### Work to do
Report how many lines of these entries hold the string "this"; reply with the number alone.

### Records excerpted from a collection
○ ○ ○ ○ ○ ○ ○

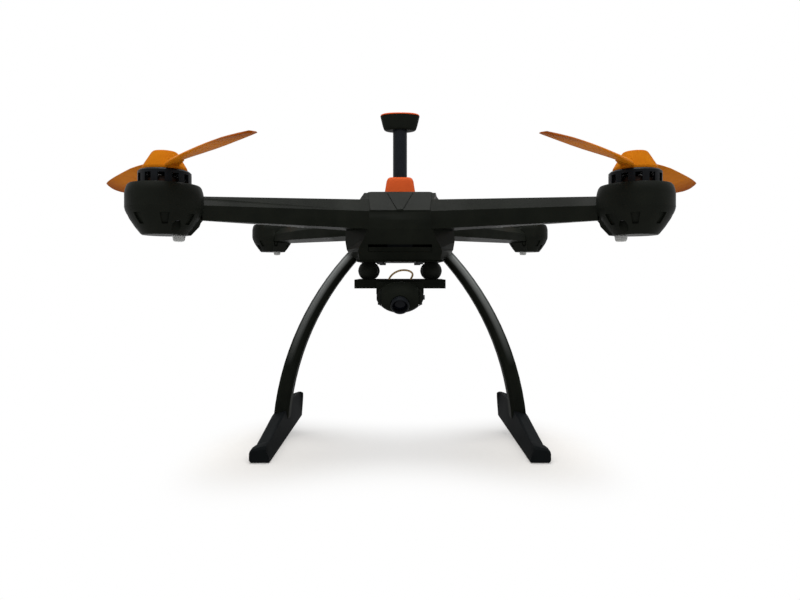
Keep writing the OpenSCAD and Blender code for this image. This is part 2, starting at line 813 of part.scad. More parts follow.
module shell_screws() {
    color(metal) {
        at_case_screws() screw(screw_r, boss_seat_z, seam_z + 4);
        four_corners() translate([cover_screws[0], cover_screws[1], 0])
            mirror([0, 0, 1]) screw(1.05, -deck_z - cover_t / 2, -deck_z + 5);
    }
}

// ---- Positioning mast ----

mast_low_z = lid_top_z + 3;

module at_mast_screws() {
    four_corners() translate([8.4, 8.4, 0]) children();
}

module rounded_square(w, h) {
    linear_extrude(h) offset(r = 3.4, $fn = 32) square(w - 6.8, center = true);
}

module mast_foot() {
    color(orange) difference() {
        hull() {
            translate([0, 0, lid_top_z]) rounded_square(foot_w, 1.6);
            translate([0, 0, lid_top_z + foot_h - 3.4]) rounded_square(foot_w - 3.6, 0.2);
            translate([0, 0, lid_top_z + foot_h - 1.2]) rounded_square(foot_w - 5.4, 0.2);
            translate([0, 0, lid_top_z + foot_h - 0.3]) rounded_square(foot_w - 7.6, 0.3);
        }
        rod(mast_r + run_gap, mast_low_z, lid_top_z + foot_h + 1);
        rod(2.4, lid_top_z - 1, mast_low_z + 1);
        at_mast_screws() rod(screw_r + run_gap, lid_top_z - 1, lid_top_z + 6);
    }
}

module mast_tube() {
    color("#1f2226") tube(mast_r, mast_r - mast_wall, mast_low_z, cup_z + 5);
}

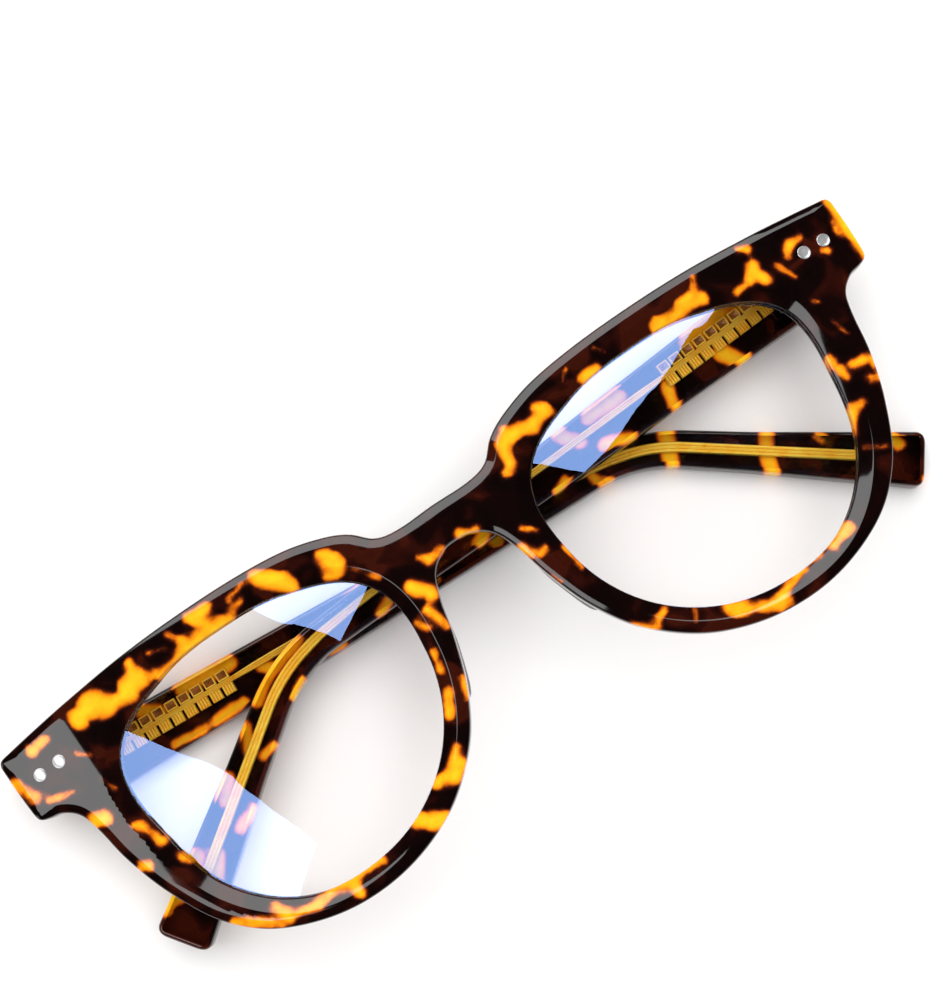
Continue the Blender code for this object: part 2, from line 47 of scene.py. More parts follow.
# The front, in millimetres in its own plane: x to the wearer's left, y to the brow.
LENS_CENTRE_X = 35.5
LENS_RADII = (22.85, 25.7, 21.9, 20.0, 21.5, 24.9, 23.0, 21.45, 20.4, 20.25, 21.4, 22.05)
FRONT_OUTLINE = (
    (0.0, 17.0), (5.8, 16.9), (9.4, 17.7), (12.2, 20.3), (15.7, 22.1), (21.7, 23.8),
    (30.0, 24.7), (40.0, 25.0), (50.0, 24.8), (60.0, 24.0), (67.0, 23.3), (71.2, 22.8),
    (72.9, 22.5), (73.4, 21.9), (73.5, 20.8), (73.4, 17.0), (73.1, 13.2), (72.6, 12.0), (71.3, 11.5),
    (69.3, 11.0), (67.2, 9.2), (66.1, 6.0), (64.9, 0.1), (62.4, -7.0), (58.1, -14.7),
    (51.6, -20.3), (42.0, -23.6), (32.0, -23.6), (22.5, -20.4), (15.0, -14.4),
    (10.6, -7.6), (8.0, -0.4), (6.6, 5.2), (4.9, 8.9), (2.3, 10.7), (0.0, 11.0))
CORNERS = ((72.9, 22.2), (72.5, 12.2))    # tight corners of an endpiece, with narrower bevels
CORNER_SHARE, CORNER_GROWTH = 0.4, 0.24    # a bevel's share at a corner, and its growth per millimetre
FRONT_THICKNESS = 4.4
WRAP_RADIUS = 450.0
ENDPIECE_X, ENDPIECE_SLOPE, CREASE_SOFTNESS = 61.5, 0.2, 0.6
HINGE_Y = 15.9                # the hinge axes, above the lens centres
FACE_ABOVE_AXIS = 11.8425      # the front's face at its middle, above the hinge axes
OUTER_PROFILE = (             # shift outwards and depth, from the face to the back
    (-1.4, 0.0), (-1.26, 0.02), (-1.12, 0.06), (-0.34, 0.26), (-0.2, 0.33), (-0.08, 0.48), (0.0, 0.8),
    (0.0, 2.4), (0.0, 3.8), (-0.05, 4.05), (-0.2, 4.25), (-0.5, 4.4))
OPENING_PROFILE = (
    (2.2, 0.0), (2.05, 0.03), (1.9, 0.1), (1.4, 0.38), (0.8, 0.73), (0.3, 1.02), (0.14, 1.12),
    (0.03, 1.25), (0.0, 1.4), (0.0, 1.6), (0.5, 2.4), (0.0, 3.2), (0.0, 3.9), (0.2, 4.25), (0.5, 4.4))
OUTLINE_PITCH, FACE_PITCH, BACK_PITCH = 0.45, 0.55, 1.1
LENS_GAP = 0.12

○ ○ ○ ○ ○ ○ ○

### Task solution
2